## DIRECTIONS
Gather every line in the records below that contains the word "before".
━━━ INFORMATION GIVEN
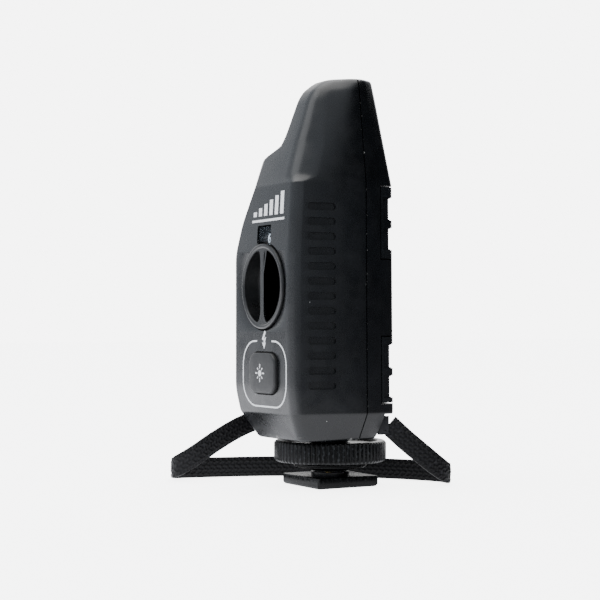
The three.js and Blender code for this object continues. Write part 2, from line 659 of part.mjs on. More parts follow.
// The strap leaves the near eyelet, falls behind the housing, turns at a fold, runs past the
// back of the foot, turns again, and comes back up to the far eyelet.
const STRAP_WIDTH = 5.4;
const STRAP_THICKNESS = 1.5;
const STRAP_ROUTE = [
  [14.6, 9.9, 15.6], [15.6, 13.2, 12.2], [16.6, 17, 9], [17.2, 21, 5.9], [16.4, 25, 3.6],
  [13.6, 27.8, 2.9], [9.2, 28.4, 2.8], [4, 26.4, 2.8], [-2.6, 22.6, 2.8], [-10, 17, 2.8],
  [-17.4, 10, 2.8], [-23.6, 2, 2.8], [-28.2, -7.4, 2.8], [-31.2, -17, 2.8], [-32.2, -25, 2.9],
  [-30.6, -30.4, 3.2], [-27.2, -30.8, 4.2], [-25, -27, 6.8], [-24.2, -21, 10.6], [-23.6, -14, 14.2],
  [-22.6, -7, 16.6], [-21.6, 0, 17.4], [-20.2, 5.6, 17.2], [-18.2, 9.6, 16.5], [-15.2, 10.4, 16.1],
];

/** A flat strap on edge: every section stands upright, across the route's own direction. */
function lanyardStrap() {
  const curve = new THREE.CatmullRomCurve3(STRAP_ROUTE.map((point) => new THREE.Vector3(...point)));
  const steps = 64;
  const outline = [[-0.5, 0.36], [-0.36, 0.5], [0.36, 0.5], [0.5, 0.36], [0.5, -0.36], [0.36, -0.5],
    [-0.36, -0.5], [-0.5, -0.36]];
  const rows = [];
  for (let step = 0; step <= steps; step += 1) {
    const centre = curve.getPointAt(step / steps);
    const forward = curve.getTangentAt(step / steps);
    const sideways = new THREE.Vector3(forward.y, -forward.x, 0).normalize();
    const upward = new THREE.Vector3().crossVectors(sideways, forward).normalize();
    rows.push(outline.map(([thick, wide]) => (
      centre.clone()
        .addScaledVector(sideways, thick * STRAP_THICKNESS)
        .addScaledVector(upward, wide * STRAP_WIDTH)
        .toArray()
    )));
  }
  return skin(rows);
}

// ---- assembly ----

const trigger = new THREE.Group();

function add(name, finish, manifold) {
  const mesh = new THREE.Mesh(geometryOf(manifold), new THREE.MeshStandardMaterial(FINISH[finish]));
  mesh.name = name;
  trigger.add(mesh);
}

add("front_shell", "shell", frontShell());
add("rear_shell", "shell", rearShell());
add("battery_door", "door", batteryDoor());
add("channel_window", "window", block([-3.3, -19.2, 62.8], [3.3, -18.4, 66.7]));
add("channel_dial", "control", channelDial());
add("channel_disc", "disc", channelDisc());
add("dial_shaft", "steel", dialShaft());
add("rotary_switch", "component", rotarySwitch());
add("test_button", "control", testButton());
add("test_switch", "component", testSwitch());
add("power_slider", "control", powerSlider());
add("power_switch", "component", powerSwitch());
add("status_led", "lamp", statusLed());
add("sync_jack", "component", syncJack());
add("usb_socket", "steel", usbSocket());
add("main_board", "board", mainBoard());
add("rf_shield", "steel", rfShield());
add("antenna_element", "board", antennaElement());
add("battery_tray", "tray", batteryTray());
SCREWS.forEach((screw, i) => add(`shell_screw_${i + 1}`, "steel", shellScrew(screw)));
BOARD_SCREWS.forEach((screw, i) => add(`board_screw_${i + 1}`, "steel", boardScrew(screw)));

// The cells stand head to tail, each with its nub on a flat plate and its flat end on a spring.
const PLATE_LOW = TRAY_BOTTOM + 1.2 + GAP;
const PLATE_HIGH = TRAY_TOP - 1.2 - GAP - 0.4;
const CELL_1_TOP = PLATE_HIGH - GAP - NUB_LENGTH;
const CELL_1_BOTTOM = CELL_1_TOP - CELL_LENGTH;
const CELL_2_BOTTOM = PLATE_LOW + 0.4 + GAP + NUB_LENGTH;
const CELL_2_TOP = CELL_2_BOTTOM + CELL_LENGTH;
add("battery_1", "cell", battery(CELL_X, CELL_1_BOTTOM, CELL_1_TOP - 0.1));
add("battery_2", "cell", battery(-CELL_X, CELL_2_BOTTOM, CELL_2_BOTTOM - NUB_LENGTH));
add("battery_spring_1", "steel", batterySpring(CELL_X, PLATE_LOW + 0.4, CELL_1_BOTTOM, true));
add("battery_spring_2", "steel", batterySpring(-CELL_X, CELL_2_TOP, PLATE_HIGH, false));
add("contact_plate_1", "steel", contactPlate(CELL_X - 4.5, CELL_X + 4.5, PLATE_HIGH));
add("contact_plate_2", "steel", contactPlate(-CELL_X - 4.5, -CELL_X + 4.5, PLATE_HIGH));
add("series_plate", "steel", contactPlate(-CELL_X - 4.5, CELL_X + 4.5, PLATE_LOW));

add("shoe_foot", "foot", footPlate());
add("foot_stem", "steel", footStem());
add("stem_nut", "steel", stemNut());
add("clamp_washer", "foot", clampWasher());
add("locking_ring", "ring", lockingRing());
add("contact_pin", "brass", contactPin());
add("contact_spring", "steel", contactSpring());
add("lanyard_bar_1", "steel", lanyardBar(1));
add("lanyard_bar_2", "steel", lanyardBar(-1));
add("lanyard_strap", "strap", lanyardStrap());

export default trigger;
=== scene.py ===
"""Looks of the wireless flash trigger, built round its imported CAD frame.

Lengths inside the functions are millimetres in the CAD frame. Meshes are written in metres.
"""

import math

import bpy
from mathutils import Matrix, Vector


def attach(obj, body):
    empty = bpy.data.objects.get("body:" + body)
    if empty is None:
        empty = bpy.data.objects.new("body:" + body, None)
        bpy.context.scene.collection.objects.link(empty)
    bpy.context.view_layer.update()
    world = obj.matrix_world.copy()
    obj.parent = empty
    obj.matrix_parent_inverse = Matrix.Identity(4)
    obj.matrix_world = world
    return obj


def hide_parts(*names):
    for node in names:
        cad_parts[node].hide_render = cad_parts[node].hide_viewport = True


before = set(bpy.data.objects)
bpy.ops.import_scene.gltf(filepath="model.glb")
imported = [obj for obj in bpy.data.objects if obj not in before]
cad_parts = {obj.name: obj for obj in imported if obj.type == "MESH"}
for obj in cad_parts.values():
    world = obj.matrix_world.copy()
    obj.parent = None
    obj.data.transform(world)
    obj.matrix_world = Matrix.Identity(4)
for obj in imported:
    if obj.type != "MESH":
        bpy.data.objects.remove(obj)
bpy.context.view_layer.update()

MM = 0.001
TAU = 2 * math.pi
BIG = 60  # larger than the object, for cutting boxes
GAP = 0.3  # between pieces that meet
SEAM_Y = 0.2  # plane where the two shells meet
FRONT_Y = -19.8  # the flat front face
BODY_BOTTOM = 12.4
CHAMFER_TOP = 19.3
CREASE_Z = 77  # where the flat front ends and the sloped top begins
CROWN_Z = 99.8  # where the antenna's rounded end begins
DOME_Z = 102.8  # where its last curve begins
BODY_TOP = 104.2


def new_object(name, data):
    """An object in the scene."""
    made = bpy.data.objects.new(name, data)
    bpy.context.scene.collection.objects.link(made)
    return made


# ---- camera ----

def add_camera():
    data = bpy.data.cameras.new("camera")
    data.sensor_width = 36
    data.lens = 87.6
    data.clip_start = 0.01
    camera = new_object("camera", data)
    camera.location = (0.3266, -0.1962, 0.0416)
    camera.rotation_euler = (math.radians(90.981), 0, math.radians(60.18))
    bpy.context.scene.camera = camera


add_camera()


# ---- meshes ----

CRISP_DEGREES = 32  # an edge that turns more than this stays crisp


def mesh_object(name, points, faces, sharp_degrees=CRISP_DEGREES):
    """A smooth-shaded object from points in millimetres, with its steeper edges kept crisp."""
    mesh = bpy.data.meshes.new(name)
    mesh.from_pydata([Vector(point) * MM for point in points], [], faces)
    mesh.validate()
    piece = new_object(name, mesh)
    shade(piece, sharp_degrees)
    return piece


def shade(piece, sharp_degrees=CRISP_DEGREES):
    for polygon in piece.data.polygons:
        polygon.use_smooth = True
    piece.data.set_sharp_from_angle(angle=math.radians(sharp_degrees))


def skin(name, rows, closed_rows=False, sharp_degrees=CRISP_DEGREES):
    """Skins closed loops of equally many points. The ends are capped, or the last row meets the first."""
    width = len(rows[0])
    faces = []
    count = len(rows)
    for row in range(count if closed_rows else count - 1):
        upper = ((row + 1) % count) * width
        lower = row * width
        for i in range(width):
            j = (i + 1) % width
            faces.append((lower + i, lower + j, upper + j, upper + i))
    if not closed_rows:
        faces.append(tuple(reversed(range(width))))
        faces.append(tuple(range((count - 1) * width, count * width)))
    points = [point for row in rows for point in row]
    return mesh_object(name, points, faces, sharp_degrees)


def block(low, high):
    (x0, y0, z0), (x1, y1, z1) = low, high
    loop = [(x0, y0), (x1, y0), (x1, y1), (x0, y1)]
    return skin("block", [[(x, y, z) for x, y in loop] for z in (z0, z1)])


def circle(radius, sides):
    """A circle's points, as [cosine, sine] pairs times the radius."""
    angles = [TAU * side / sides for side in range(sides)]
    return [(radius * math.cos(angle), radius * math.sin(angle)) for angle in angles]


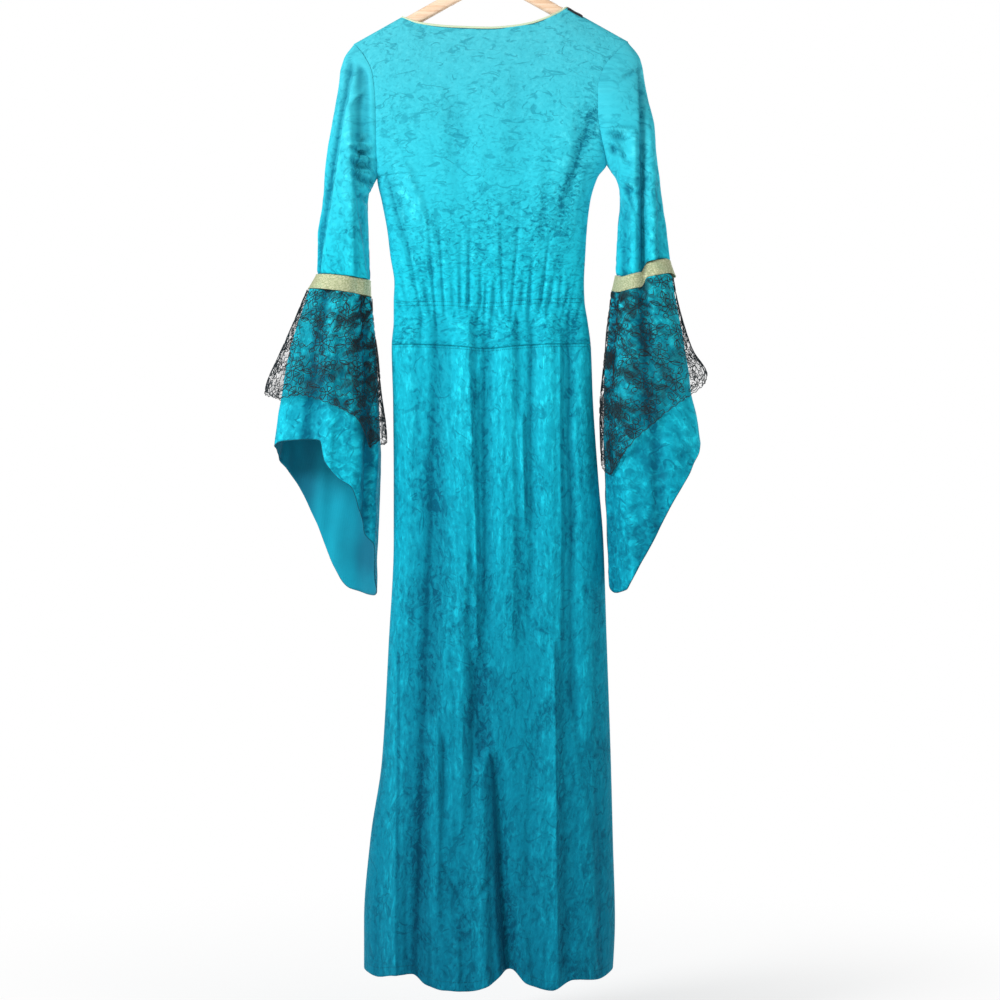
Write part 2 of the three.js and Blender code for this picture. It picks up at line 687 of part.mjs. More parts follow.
━━━━━━
## WRITTEN SOLUTION
before = set(bpy.data.objects)
imported = [obj for obj in bpy.data.objects if obj not in before]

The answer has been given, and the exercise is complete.